With the bad news that the nation’s uninsured rate for children went in the wrong direction for the first time in nearly a decade, it’s time for kid’s health to get back to the top of the agenda for policymakers. Here at CCF, we’re reinvigorating a project we started a few years ago that aims to develop federal and state policy ideas that will promote child and family health. The project is called the Future of Children’s Health Coverage and is a series of issue briefs on a variety of topics.

When we started this project in June of 2016, the future looked brighter for America’s children. The Affordable Care Act, Medicaid and the Children’s Health Insurance Program had worked together to achieve historic progress in reducing the number of uninsured children. Now, even with an improving economy and low unemployment, our nation has slipped backwards on children’s health coverage. Without serious efforts to get back on track, the decline in children’s health coverage is likely to get worse.

Coverage is the sine qua non for kids, but of course coverage is not enough. Efforts must be made to ensure that children have access to high quality affordable care that addresses their developmental needs and looks at their progress through a whole family lens. Medicaid is the most important vehicle for addressing the future of children’s health given its outsized role in covering more than one in three children nationwide. Medicaid must be strengthened and supported rather than cut or undermined or progress for children won’t happen.

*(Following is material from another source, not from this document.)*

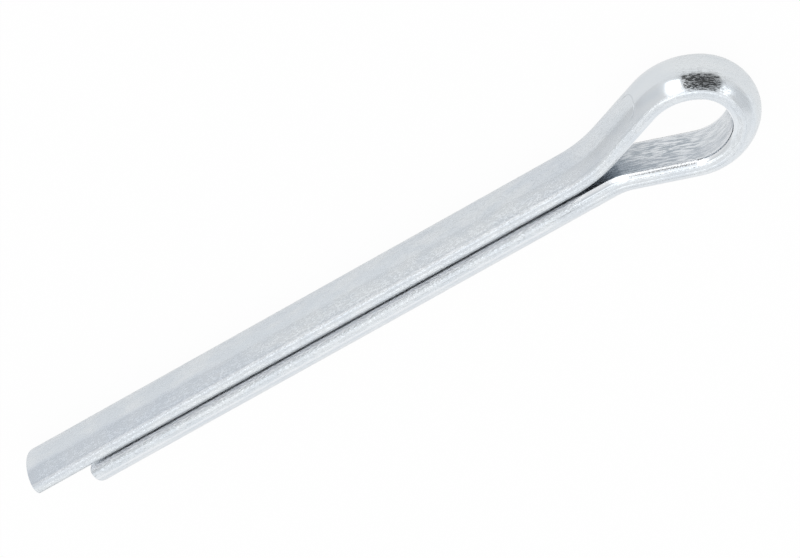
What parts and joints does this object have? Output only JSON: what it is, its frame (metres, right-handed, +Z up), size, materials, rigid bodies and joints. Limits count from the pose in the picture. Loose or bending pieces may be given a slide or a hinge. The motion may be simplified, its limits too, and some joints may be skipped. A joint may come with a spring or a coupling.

We recently released two new briefs in the Future of Children’s Health Coverage series:

  • A brief by Edwin Park offered insights on how strengthening the Medicaid Drug Rebate Program at both the federal and state levels would help state Medicaid programs better address their rising prescription drug costs. This, in turn, would ensure continued access to needed prescription drugs for tens of millions of low-income children, families, people with disabilities and other beneficiaries who rely on Medicaid today. And focusing on prescription drugs for cost reduction is a win-win rather than other harmful policies that some states are contemplating to reduce Medicaid spending.
  • A report by Elisabeth Wright Burak recommended policies to improve young children’s healthy development. Nearly half of all children under age six are covered by Medicaid so measuring and ensuring that young children receive all medically necessary care through Medicaid’s pediatric benefit (EPSDT) is critical to promoting healthy development. The report also points out the importance of caregivers and educators in a child’s life and makes recommendations on how to ensure they are getting the health care they need to fulfill those important responsibilities. It also outlines ways to maintain continuous, consistent health coverage for children and families, support research-based interventions that meet the developmental needs of young children, and invest in pediatric care innovation.

Previous briefs in the Future of Children’s Health Coverage series covered needed improvements to pediatric dental coverage and outlined ways to strengthen Marketplace coverage to better serve children’s needs.

We hope that you will take the time to check out the briefs and share them with policymakers and influencers who can make a difference. We welcome your thoughts and suggestions on other topics we should explore in the future as we work together toward a day when all children and their families have access to high quality affordable health care.

Joan Alker is the Executive Director of the Center for Children and Families and a Research Professor at the Georgetown McCourt School of Public Policy.